Source material —
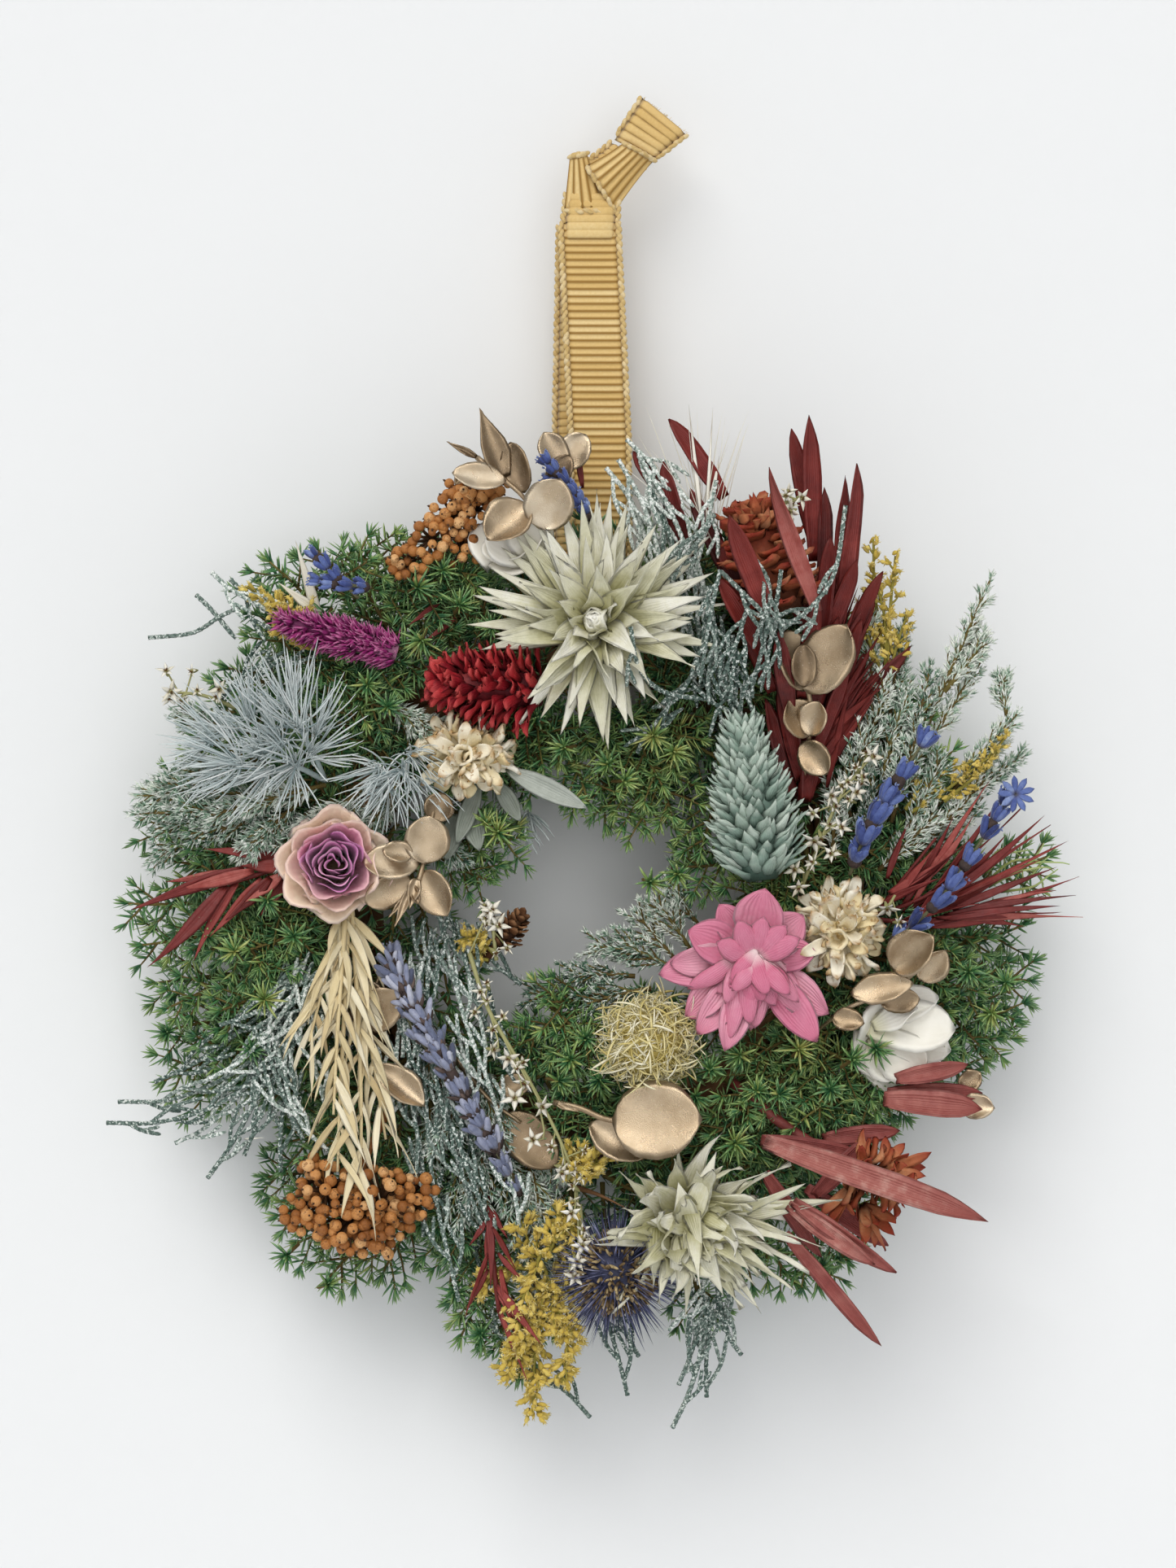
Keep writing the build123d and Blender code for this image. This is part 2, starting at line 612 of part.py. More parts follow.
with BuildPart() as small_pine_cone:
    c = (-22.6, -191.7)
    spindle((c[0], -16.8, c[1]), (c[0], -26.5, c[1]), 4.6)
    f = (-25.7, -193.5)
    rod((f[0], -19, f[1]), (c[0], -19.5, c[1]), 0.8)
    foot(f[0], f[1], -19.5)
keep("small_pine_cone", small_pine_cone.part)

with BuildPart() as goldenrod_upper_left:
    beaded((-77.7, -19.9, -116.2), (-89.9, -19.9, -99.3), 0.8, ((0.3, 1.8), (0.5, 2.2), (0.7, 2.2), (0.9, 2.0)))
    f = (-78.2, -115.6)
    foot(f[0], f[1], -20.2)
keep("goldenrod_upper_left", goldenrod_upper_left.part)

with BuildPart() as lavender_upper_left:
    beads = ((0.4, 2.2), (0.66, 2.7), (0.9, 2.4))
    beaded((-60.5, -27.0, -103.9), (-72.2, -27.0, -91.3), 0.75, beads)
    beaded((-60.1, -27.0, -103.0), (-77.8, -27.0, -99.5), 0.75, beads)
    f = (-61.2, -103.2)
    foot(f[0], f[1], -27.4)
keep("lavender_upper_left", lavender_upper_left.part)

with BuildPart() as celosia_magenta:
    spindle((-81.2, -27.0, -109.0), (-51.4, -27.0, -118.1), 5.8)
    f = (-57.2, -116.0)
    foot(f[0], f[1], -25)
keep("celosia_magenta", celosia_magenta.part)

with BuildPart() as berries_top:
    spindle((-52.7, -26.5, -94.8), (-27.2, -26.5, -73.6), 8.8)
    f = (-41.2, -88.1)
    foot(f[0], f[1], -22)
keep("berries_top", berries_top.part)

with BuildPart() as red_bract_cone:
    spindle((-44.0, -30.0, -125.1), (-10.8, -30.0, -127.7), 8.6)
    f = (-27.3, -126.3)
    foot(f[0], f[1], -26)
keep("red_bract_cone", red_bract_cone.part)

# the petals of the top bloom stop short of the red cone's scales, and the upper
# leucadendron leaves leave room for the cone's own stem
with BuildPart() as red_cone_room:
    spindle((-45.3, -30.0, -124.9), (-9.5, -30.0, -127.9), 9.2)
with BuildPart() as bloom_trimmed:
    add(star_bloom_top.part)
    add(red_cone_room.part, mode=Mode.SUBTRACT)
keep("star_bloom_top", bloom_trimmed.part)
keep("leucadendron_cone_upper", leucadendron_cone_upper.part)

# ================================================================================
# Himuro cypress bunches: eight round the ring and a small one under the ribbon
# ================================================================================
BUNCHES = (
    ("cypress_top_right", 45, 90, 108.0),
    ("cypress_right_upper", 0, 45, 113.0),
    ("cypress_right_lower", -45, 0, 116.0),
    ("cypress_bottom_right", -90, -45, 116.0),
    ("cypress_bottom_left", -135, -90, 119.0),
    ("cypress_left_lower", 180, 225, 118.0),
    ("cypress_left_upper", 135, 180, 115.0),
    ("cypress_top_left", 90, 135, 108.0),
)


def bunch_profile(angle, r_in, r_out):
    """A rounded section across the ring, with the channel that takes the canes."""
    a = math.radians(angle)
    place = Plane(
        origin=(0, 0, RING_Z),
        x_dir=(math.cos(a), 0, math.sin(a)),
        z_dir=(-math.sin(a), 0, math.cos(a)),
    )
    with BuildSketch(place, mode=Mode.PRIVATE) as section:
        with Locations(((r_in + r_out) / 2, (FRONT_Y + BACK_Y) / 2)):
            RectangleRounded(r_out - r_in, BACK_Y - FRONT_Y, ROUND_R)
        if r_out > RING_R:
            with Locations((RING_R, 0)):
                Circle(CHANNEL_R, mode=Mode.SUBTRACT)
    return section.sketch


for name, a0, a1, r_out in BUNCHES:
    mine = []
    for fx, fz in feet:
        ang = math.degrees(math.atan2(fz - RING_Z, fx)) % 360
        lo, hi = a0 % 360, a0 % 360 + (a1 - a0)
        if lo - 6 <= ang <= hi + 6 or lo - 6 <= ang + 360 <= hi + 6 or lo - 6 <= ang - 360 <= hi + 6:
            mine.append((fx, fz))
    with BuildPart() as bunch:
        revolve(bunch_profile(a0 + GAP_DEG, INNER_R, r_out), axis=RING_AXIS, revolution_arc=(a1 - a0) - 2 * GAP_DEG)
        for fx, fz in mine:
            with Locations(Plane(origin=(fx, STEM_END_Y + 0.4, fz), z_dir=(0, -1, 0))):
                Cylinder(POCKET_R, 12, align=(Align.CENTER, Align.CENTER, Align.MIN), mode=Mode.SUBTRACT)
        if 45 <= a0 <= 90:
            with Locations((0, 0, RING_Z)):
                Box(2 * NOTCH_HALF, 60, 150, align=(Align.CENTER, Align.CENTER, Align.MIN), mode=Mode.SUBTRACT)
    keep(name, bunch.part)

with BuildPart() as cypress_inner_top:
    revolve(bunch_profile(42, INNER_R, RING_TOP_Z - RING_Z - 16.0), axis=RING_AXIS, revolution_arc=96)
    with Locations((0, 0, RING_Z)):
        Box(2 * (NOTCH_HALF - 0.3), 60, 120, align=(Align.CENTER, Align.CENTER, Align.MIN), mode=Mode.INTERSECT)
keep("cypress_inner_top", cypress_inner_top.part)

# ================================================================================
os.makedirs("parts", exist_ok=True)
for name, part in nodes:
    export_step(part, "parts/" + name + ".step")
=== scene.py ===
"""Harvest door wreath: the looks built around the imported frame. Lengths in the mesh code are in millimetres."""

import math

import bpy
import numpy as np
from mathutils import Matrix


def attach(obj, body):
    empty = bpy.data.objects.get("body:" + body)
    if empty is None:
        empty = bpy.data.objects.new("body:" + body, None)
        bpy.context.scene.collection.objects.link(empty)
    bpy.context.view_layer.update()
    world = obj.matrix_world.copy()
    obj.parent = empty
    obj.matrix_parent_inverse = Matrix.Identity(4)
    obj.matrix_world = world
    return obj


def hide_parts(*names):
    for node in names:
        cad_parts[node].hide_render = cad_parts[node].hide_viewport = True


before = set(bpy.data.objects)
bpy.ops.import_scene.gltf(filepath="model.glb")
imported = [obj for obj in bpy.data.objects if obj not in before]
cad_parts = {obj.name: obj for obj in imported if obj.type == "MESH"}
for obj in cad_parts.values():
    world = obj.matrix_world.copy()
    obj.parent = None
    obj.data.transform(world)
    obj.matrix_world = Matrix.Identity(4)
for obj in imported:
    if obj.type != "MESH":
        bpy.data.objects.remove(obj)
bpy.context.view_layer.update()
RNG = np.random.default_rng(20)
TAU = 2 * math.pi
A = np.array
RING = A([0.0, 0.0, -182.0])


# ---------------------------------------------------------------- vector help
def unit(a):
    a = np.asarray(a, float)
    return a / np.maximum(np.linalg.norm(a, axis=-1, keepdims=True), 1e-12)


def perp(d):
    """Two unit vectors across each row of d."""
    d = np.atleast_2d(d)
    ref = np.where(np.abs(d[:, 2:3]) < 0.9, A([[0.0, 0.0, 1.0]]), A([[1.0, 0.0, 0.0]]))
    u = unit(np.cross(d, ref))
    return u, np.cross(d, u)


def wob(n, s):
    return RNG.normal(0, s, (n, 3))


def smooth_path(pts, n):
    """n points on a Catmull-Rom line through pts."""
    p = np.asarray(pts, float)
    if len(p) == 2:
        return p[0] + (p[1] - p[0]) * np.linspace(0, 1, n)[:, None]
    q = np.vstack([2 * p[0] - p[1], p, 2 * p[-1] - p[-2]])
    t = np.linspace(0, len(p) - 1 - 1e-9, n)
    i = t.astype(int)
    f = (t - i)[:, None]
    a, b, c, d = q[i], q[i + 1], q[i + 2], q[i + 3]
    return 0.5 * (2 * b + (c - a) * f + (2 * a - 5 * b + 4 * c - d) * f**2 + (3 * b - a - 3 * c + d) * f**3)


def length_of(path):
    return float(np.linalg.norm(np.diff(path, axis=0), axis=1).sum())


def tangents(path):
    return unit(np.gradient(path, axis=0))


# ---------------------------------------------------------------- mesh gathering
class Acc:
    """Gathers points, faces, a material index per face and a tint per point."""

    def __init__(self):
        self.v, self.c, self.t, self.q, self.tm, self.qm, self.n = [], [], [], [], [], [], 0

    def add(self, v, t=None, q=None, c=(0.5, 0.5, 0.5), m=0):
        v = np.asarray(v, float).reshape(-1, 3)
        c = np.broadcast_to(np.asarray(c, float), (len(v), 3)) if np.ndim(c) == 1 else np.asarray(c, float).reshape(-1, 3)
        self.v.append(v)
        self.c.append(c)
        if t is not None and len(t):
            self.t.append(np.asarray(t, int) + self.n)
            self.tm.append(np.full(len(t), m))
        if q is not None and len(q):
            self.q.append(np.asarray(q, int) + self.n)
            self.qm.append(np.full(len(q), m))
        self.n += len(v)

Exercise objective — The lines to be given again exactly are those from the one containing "keep(name, bunch.part)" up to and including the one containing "for node in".

Answer for this exercise —
    keep(name, bunch.part)

with BuildPart() as cypress_inner_top:
    revolve(bunch_profile(42, INNER_R, RING_TOP_Z - RING_Z - 16.0), axis=RING_AXIS, revolution_arc=96)
    with Locations((0, 0, RING_Z)):
        Box(2 * (NOTCH_HALF - 0.3), 60, 120, align=(Align.CENTER, Align.CENTER, Align.MIN), mode=Mode.INTERSECT)
keep("cypress_inner_top", cypress_inner_top.part)

# ================================================================================
os.makedirs("parts", exist_ok=True)
for name, part in nodes:
    export_step(part, "parts/" + name + ".step")
=== scene.py ===
"""Harvest door wreath: the looks built around the imported frame. Lengths in the mesh code are in millimetres."""

import math

import bpy
import numpy as np
from mathutils import Matrix


def attach(obj, body):
    empty = bpy.data.objects.get("body:" + body)
    if empty is None:
        empty = bpy.data.objects.new("body:" + body, None)
        bpy.context.scene.collection.objects.link(empty)
    bpy.context.view_layer.update()
    world = obj.matrix_world.copy()
    obj.parent = empty
    obj.matrix_parent_inverse = Matrix.Identity(4)
    obj.matrix_world = world
    return obj


def hide_parts(*names):
    for node in names:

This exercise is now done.